2011-03-08 17:21:24

PID-Debatte: Ethikrat gespalten


RealAudioMP3 Überraschung bei der heutigen Stellungnahme des deutschen Ethikrates zur umstrittenen Frage zur Anwendung der so genannten Prä-Implantations-Diagnostik. Dabei geht es um die heikle Frage, unter welchen Umständen ein künstlich im Labor erzeugter Embryo auf genetische Defekte und damit auf potentielle Krankheiten hin untersucht werden darf. Die Hälfte der Mitglieder hat in seiner Empfehlung für den deutschen Bundesrat für eine solche Untersuchung im Falle eines hohen medizinischen Risikos gestimmt. Der stellvertretende Vorsitzende des Ethikrates, der Moraltheologe Eberhard Schockenhoff, hat im Gespräch mit Radio Vatikan nicht mit einem derart großen Anteil der Befürworter gerechnet:

"Aus meiner Sicht ist das Ergebnis überraschend, weil sich die Befürworter und die Gegner der PID sich annähernd die Waage halten. Auch die Befürworter einer engen Zulassung, die genau geregelt ist, verfügen über keine Mehrheit im Ethikrat. Das ist doch ein bemerkenswertes Ergebnis."

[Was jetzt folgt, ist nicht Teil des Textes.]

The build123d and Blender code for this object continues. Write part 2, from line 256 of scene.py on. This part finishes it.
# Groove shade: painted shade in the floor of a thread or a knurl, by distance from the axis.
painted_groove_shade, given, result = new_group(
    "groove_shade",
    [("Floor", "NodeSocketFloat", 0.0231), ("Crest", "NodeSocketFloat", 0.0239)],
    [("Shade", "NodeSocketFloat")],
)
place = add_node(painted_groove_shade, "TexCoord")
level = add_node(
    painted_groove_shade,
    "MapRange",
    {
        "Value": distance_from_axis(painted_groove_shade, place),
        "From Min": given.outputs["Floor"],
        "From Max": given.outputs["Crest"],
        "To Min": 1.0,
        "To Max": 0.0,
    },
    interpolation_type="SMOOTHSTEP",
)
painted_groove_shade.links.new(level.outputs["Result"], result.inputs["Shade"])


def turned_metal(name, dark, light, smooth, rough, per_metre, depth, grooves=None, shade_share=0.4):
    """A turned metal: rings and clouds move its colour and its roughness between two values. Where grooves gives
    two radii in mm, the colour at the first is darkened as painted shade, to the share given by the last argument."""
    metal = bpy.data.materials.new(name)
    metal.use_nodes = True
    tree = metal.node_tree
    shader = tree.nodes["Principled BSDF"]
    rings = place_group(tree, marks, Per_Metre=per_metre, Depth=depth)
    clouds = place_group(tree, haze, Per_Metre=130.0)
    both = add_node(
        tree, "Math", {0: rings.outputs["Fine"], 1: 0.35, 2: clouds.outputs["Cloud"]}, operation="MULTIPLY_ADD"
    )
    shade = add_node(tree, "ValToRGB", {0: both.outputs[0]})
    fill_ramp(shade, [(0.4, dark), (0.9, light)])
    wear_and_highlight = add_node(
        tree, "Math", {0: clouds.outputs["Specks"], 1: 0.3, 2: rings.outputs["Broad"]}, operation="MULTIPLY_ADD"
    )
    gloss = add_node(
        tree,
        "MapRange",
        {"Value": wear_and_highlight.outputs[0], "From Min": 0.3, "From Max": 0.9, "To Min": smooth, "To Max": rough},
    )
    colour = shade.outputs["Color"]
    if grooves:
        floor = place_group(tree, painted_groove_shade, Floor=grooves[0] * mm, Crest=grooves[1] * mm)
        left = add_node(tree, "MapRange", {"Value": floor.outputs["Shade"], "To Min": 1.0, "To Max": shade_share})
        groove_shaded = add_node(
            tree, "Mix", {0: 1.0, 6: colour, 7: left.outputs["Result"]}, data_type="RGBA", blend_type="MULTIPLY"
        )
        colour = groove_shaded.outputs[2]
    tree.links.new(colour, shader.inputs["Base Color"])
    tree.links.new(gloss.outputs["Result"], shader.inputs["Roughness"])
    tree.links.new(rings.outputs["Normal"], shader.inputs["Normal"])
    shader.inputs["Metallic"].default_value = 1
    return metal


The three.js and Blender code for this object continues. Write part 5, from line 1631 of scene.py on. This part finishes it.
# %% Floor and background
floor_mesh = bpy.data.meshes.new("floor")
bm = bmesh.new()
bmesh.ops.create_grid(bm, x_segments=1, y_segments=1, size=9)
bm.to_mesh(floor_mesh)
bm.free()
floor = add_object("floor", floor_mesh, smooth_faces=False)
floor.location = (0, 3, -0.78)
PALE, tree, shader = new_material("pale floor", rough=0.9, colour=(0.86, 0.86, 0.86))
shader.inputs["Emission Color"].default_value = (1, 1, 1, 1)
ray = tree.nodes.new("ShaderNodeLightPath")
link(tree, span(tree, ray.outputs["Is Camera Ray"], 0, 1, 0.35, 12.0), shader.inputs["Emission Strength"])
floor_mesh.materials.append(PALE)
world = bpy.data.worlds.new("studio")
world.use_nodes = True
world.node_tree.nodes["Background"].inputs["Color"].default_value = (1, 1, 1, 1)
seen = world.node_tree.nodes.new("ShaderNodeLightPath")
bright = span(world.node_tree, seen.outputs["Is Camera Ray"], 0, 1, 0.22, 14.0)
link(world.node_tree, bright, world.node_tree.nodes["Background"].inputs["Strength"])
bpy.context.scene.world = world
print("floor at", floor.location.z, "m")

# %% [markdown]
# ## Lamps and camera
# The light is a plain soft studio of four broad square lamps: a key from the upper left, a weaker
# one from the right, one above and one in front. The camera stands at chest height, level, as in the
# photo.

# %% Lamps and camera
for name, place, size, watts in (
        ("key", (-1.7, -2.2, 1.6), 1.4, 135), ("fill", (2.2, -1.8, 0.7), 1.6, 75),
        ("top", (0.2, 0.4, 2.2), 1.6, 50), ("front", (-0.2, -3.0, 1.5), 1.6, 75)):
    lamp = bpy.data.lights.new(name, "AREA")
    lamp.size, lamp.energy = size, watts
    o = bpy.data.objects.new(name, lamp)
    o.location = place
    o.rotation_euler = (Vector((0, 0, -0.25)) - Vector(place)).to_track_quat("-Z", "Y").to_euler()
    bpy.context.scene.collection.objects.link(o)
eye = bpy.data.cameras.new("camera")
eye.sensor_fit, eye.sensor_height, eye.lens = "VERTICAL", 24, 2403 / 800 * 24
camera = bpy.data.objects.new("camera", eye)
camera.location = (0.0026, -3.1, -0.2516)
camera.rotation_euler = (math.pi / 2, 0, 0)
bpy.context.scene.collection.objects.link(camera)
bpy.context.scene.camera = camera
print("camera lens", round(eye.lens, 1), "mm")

Kritiker dieser genetischen Untersuchung sprechen davon, dass durch eine derartige Untersuchung eine Trennung zwischen lebenswertem und lebensunwertem Leben gezogen werden könnte. Eine Begrenzung auf bestimmte Krankheitsfälle könne gar nicht eingehalten werden. Wie stehen Sie zu dieser Kritik?

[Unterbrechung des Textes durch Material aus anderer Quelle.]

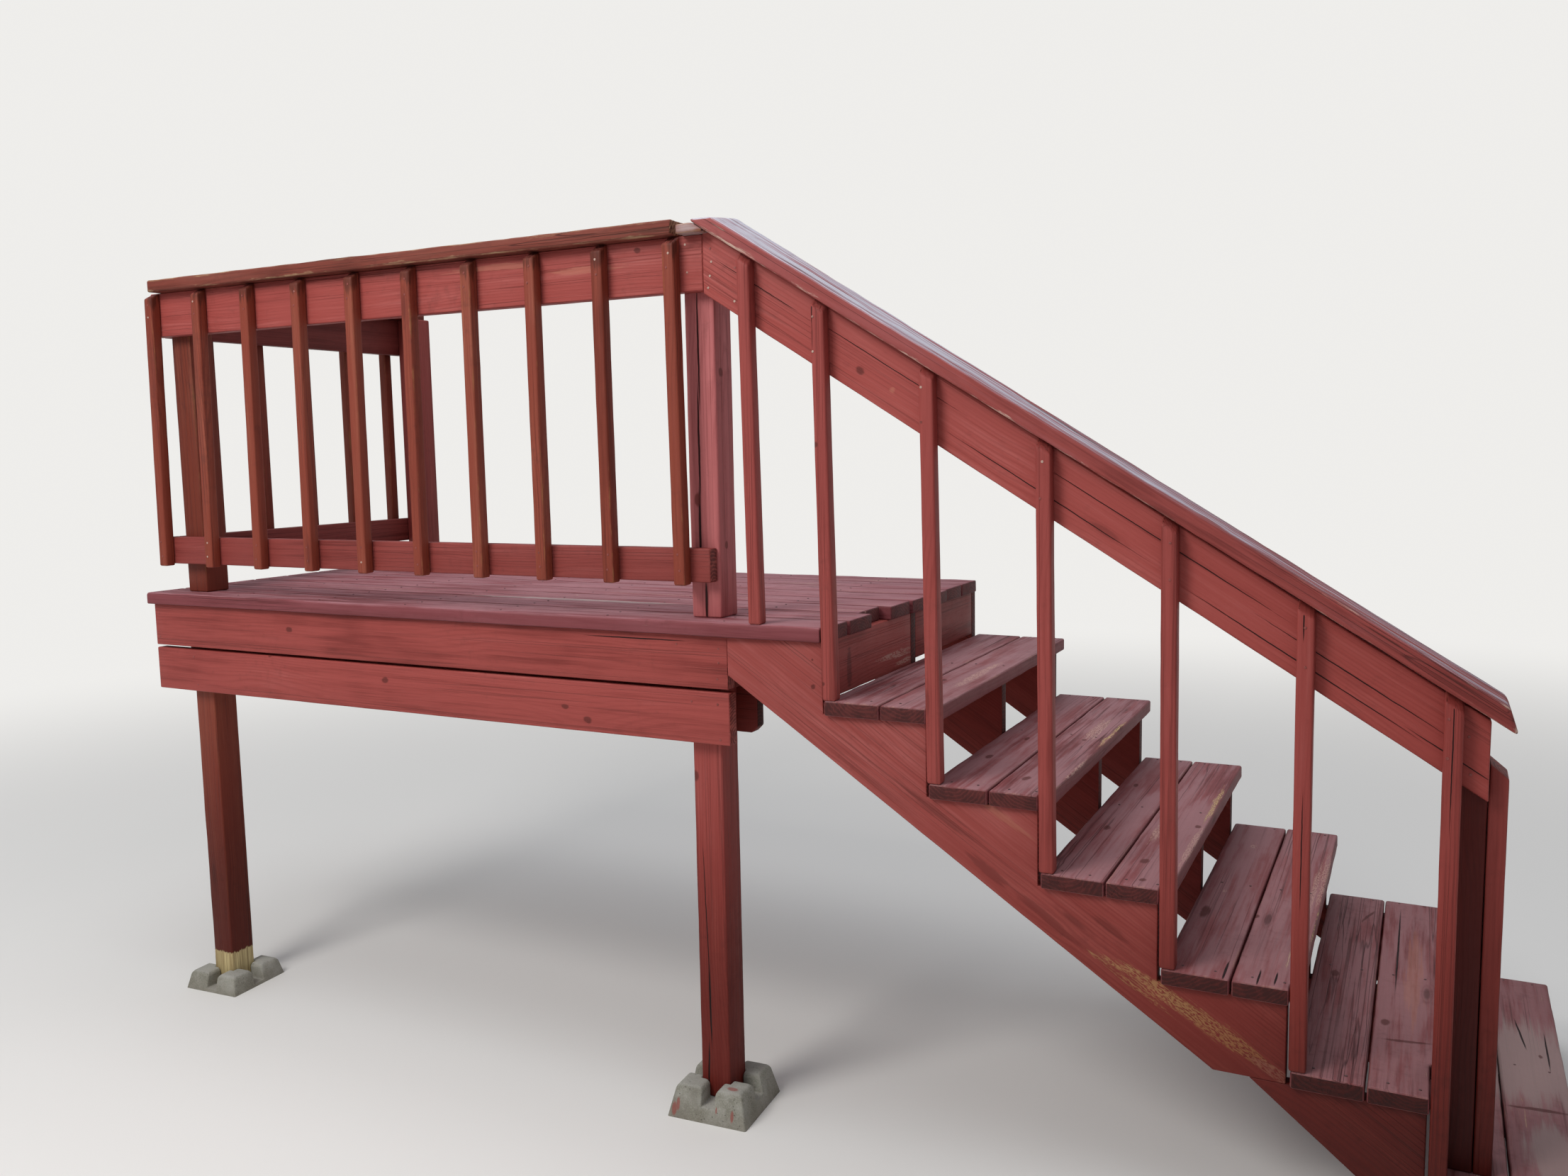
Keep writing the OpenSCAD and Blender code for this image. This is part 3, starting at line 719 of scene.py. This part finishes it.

"Wenn es nur darum ginge, dass man Tot- und Fehlgeburten schon frühzeitig erkennt, dann wäre das eine andere Sache. Denn dann würde ein Embryo ja nicht ausgesondert, weil er nicht leben soll, sondern weil er nicht leben kann, weil er nicht lebensfähig ist. Bei allen anderen Indikationen - wenn es also um schwere genetische Schädigungen geht, die nicht unmittelbar die Lebensfähigkeit betreffen, da wäre es tatsächlich so, dass eine Aussonderung nach dem Kriterium von lebenswert oder lebensunwert vorgenommen wird. Die Entscheidung darüber steht eigentlich in unserer Rechtsordnung niemandem zu, auch nicht Ärzten und auch nicht Eltern."

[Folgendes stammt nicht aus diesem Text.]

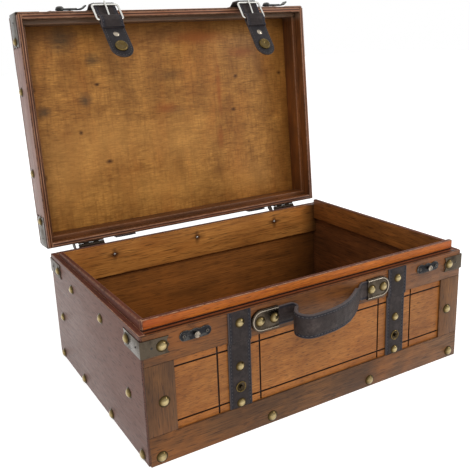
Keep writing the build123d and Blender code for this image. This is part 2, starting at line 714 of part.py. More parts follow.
def flap_tail(side):
    """Cut end of the lid strap, threaded through the buckle and over its lower bar."""
    top, bottom = buckle_levels()
    hump = BUCKLE_Y - BUCKLE_WIRE_RADIUS - BUCKLE_SEAT - LEATHER / 2
    over = FLAP_FACE - LEATHER / 2
    rise, fall = bottom + TAIL_HUMP / 2, bottom - TAIL_HUMP / 2
    path = FilletPolyline((FLAP_Y, FLAP_HEM - LEATHER / 2 - FLAP_GAP), (FLAP_Y, rise + TAIL_BEND),
                          (hump, rise), (hump, fall), (over, fall - TAIL_BEND),
                          (over, FLAP_HEM - TAIL_LENGTH), radius=TAIL_ROUND)
    x = side * STRAP_SPREAD
    tail = along_x(trace(path, LEATHER), x - LID_STRAP_WIDTH / 2, x + LID_STRAP_WIDTH / 2)
    slot = PRONG_WIDTH / 2 + PRONG_SLOT_GAP
    return tail - block((x - slot, hump - LEATHER, bottom), (x + slot, FLAP_BACK, rise + TAIL_BEND))


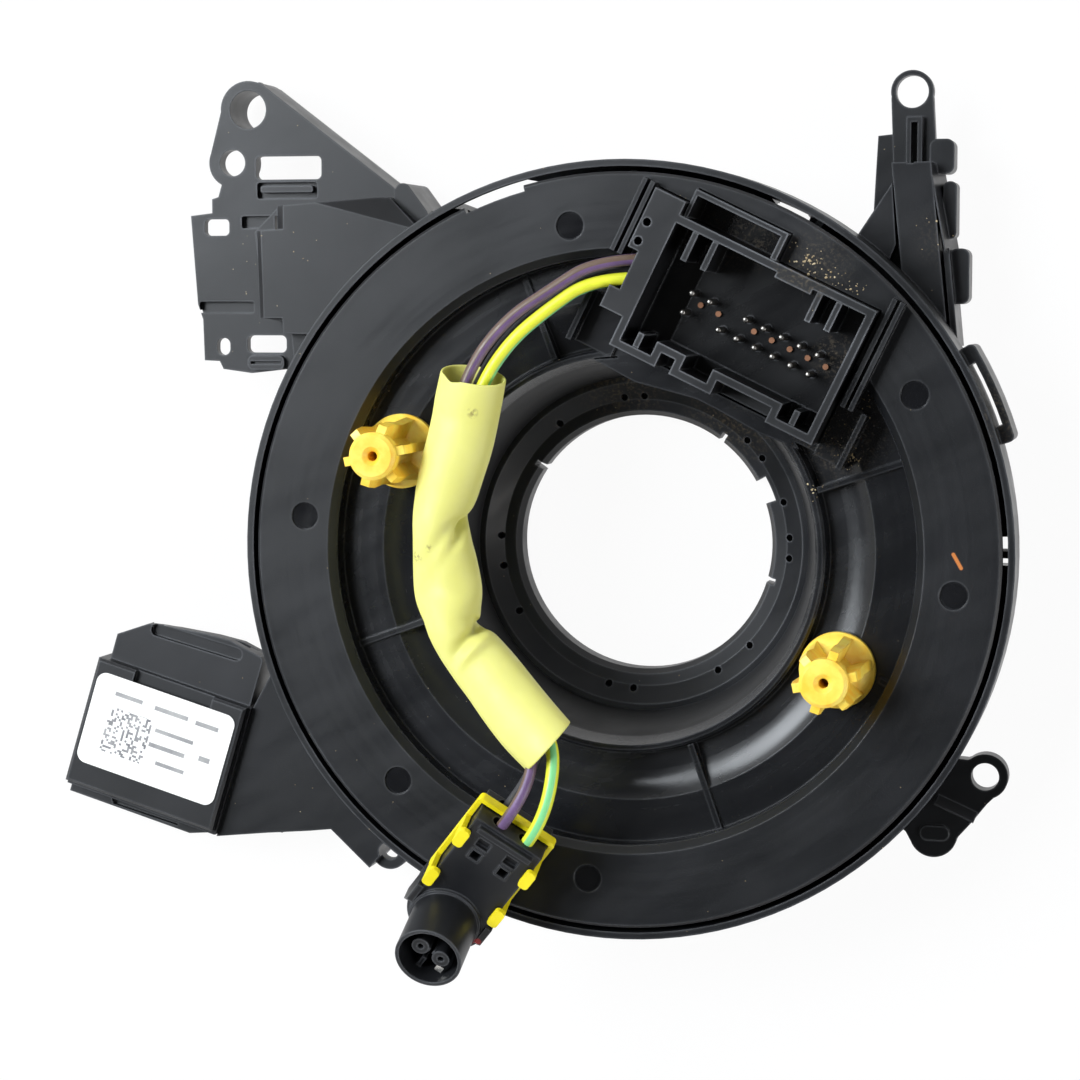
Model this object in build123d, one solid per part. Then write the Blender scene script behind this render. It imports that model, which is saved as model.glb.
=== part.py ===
from build123d import *
from math import atan2, cos, degrees, hypot, radians, sin, tan
import os

# Steering clock spring, lying on its back. The origin is on the rotor axis in the
# plane of the back face, Z points along the steering column towards the driver,
# Y points up and X to the right as the driver sees it. Millimetres.

# Round housing of the fixed side
rim_radius = 56.0
rim_height = 23.0
skirt_wall = 1.0
foot_inset = 1.1
shoulder_level = 14.0
case_floor_level = 3.0
case_floor_thickness = 1.2
chamber_radius = 48.0
chamber_wall = 1.3
chamber_height = 9.2
cover_thickness = 1.5
cover_gap = 0.3
cover_seat_width = 1.2
slits = [(63.0, 69.0), (-2.5, 2.0)]
slit_width = 2.1
stiffener_count = 12
stiffener_thickness = 1.0

# Turning disc
rim_gap = 0.75
disc_level = 23.5
disc_thickness = 1.6
disc_ring_width = 10.8
recess_depth = 4.3
recess_width = 7.25
dish_width = 4.0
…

Herr Schockenhoff, als stellvertretender Vorsitzender des deutschen Ethikrates, was erwarten Sie sich jetzt von der Politik?

"Die Stellungnahme ist sowohl in der Begründung der Befürworter einer engen Zulassung als auch derer, die ein Verbot fordern, sehr differenziert. Deshalb wird diese Stellungnahme auf die Diskussion in Deutschland, auf die öffentliche Debatte einen positiven Einfluss haben. Die Politik wird das genau studieren. Natürlich werden die Abgeordneten vor allem nach Argumenten suchen, die ihre eigene Position stützen. Dann wird man sehen, zu welchen Ergebnissen die parlamentarischen Beratungen führen. Aber das ist nach dieser Stellungnahme auch wieder ein Stück weit offener geworden als das vielleicht zunächst schon schien."

Hintergrund
In Deutschland gilt die Präimplantationsdiagnostik als strafbar, weil sie nicht im Embryonenschutzgesetz angeführt wird. Allerdings hat der Bundesgerichtshof eine Auswahl künstlich befruchteter Eizellen bei Paaren mit einer Veranlagung zu schweren Erbschäden erlaubt. Um diese rechtliche Unklarheit zu beseitigen, will sich der Bundestag kommende Woche mit dem Thema befassen. Dazu liegen bereits drei Gesetzesentwürfe vor, im Juni soll es dann eine Entscheidung geben.